--- AIM OF THE TASK ---
Write out the material below again, unchanged.

--- GIVEN INFORMATION ---
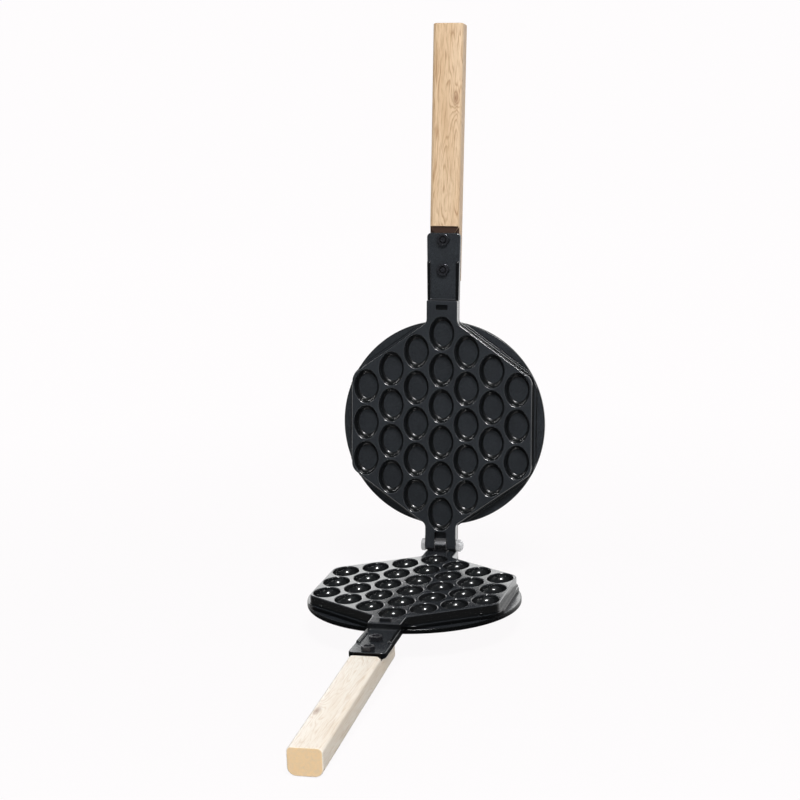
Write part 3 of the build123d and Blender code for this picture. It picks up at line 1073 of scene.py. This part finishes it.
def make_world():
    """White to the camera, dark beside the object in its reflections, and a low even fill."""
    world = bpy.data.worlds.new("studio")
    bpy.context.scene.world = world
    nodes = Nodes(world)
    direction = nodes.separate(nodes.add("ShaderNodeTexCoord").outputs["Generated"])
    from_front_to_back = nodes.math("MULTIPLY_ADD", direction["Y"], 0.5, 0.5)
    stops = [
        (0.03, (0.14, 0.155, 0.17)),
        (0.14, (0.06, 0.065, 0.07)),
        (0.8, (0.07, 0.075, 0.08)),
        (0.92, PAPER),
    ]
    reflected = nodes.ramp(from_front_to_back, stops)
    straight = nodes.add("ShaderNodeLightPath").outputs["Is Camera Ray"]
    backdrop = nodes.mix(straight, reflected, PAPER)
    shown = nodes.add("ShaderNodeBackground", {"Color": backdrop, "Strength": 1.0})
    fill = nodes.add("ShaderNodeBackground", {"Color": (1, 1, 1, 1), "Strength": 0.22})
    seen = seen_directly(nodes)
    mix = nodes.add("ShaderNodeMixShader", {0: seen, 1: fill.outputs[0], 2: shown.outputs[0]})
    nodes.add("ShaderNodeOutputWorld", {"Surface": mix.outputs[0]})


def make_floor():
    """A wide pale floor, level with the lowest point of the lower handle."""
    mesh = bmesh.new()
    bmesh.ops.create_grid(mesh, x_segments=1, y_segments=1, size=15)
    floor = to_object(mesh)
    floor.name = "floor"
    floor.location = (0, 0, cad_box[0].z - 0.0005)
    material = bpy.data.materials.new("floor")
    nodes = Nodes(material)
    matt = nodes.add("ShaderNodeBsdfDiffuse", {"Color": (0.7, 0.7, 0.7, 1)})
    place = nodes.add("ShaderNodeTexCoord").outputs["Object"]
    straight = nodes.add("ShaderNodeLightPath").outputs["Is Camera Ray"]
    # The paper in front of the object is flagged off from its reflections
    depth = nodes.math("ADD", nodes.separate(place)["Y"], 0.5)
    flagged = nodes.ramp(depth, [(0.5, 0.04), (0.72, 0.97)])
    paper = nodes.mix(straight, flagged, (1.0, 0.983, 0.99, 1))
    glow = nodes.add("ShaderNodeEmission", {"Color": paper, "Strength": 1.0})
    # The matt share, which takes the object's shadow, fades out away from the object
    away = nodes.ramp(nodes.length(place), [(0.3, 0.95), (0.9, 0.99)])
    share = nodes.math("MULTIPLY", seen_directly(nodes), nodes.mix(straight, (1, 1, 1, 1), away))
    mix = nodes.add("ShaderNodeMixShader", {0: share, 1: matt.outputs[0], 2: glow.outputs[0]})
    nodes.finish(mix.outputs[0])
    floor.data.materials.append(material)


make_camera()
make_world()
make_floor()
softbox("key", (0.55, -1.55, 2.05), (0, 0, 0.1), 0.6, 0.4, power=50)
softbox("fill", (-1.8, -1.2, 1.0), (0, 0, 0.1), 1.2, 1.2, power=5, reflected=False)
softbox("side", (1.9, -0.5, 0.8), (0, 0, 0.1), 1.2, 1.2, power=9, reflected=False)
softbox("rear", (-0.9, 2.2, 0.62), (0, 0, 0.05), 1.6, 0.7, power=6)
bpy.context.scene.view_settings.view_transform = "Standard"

--- FINAL RESULT ---
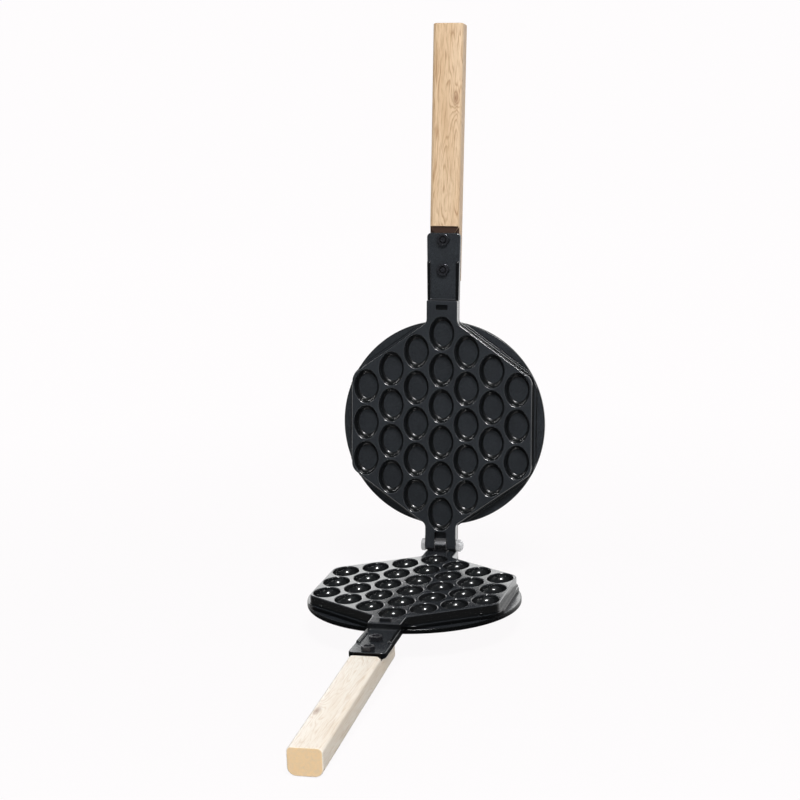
Write part 3 of the build123d and Blender code for this picture. It picks up at line 1073 of scene.py. This part finishes it.
def make_world():
    """White to the camera, dark beside the object in its reflections, and a low even fill."""
    world = bpy.data.worlds.new("studio")
    bpy.context.scene.world = world
    nodes = Nodes(world)
    direction = nodes.separate(nodes.add("ShaderNodeTexCoord").outputs["Generated"])
    from_front_to_back = nodes.math("MULTIPLY_ADD", direction["Y"], 0.5, 0.5)
    stops = [
        (0.03, (0.14, 0.155, 0.17)),
        (0.14, (0.06, 0.065, 0.07)),
        (0.8, (0.07, 0.075, 0.08)),
        (0.92, PAPER),
    ]
    reflected = nodes.ramp(from_front_to_back, stops)
    straight = nodes.add("ShaderNodeLightPath").outputs["Is Camera Ray"]
    backdrop = nodes.mix(straight, reflected, PAPER)
    shown = nodes.add("ShaderNodeBackground", {"Color": backdrop, "Strength": 1.0})
    fill = nodes.add("ShaderNodeBackground", {"Color": (1, 1, 1, 1), "Strength": 0.22})
    seen = seen_directly(nodes)
    mix = nodes.add("ShaderNodeMixShader", {0: seen, 1: fill.outputs[0], 2: shown.outputs[0]})
    nodes.add("ShaderNodeOutputWorld", {"Surface": mix.outputs[0]})


def make_floor():
    """A wide pale floor, level with the lowest point of the lower handle."""
    mesh = bmesh.new()
    bmesh.ops.create_grid(mesh, x_segments=1, y_segments=1, size=15)
    floor = to_object(mesh)
    floor.name = "floor"
    floor.location = (0, 0, cad_box[0].z - 0.0005)
    material = bpy.data.materials.new("floor")
    nodes = Nodes(material)
    matt = nodes.add("ShaderNodeBsdfDiffuse", {"Color": (0.7, 0.7, 0.7, 1)})
    place = nodes.add("ShaderNodeTexCoord").outputs["Object"]
    straight = nodes.add("ShaderNodeLightPath").outputs["Is Camera Ray"]
    # The paper in front of the object is flagged off from its reflections
    depth = nodes.math("ADD", nodes.separate(place)["Y"], 0.5)
    flagged = nodes.ramp(depth, [(0.5, 0.04), (0.72, 0.97)])
    paper = nodes.mix(straight, flagged, (1.0, 0.983, 0.99, 1))
    glow = nodes.add("ShaderNodeEmission", {"Color": paper, "Strength": 1.0})
    # The matt share, which takes the object's shadow, fades out away from the object
    away = nodes.ramp(nodes.length(place), [(0.3, 0.95), (0.9, 0.99)])
    share = nodes.math("MULTIPLY", seen_directly(nodes), nodes.mix(straight, (1, 1, 1, 1), away))
    mix = nodes.add("ShaderNodeMixShader", {0: share, 1: matt.outputs[0], 2: glow.outputs[0]})
    nodes.finish(mix.outputs[0])
    floor.data.materials.append(material)


make_camera()
make_world()
make_floor()
softbox("key", (0.55, -1.55, 2.05), (0, 0, 0.1), 0.6, 0.4, power=50)
softbox("fill", (-1.8, -1.2, 1.0), (0, 0, 0.1), 1.2, 1.2, power=5, reflected=False)
softbox("side", (1.9, -0.5, 0.8), (0, 0, 0.1), 1.2, 1.2, power=9, reflected=False)
softbox("rear", (-0.9, 2.2, 0.62), (0, 0, 0.05), 1.6, 0.7, power=6)
bpy.context.scene.view_settings.view_transform = "Standard"